● **GOAL OF THE EXERCISE**
Each line containing the word "parts" should be found and copied.

>>>>>

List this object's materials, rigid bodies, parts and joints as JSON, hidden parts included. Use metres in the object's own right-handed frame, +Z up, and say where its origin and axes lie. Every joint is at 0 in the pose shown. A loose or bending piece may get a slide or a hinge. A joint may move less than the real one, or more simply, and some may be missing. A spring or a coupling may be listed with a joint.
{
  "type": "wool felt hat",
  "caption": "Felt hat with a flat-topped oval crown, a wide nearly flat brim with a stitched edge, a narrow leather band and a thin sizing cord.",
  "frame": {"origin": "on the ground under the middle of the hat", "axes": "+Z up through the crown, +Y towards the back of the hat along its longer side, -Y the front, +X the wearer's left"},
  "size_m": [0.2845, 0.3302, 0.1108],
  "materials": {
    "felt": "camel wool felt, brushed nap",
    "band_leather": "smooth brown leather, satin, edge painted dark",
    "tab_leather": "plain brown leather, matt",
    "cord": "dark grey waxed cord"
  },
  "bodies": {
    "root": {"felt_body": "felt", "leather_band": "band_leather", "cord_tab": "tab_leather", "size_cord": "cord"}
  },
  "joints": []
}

<<<<<
>>>>>

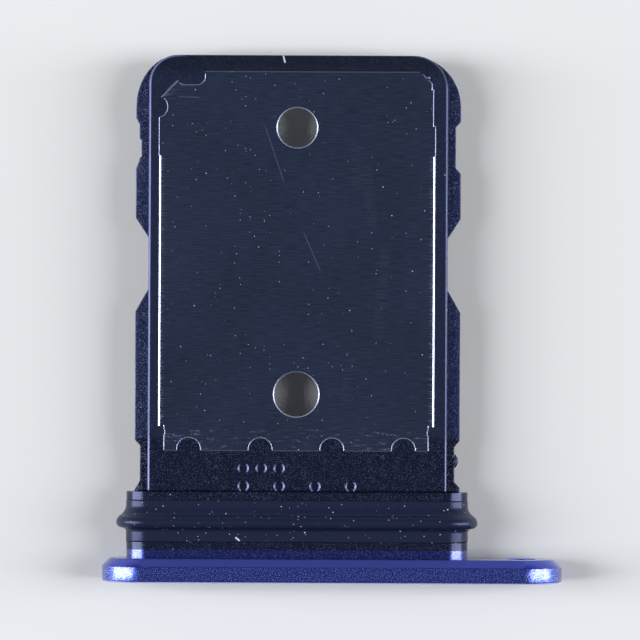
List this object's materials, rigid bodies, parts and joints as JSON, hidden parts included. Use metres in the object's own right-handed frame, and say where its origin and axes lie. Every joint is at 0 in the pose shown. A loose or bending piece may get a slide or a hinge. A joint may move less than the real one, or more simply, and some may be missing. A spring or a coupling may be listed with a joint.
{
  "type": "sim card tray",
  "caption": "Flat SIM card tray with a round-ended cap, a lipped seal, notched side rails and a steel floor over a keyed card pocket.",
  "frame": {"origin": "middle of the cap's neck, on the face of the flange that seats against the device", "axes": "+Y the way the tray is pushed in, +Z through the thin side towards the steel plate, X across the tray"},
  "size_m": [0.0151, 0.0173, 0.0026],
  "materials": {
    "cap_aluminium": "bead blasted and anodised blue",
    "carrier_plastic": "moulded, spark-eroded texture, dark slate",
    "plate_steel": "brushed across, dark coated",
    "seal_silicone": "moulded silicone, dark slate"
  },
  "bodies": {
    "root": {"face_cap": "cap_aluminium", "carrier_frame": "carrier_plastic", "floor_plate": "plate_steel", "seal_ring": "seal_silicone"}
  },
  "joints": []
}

<<<<<

● **RESPONSE**
List this object's materials, rigid bodies, parts and joints as JSON, hidden parts included. Use metres in the object's own right-handed frame, +Z up, and say where its origin and axes lie. Every joint is at 0 in the pose shown. A loose or bending piece may get a slide or a hinge. A joint may move less than the real one, or more simply, and some may be missing. A spring or a coupling may be listed with a joint.
List this object's materials, rigid bodies, parts and joints as JSON, hidden parts included. Use metres in the object's own right-handed frame, and say where its origin and axes lie. Every joint is at 0 in the pose shown. A loose or bending piece may get a slide or a hinge. A joint may move less than the real one, or more simply, and some may be missing. A spring or a coupling may be listed with a joint.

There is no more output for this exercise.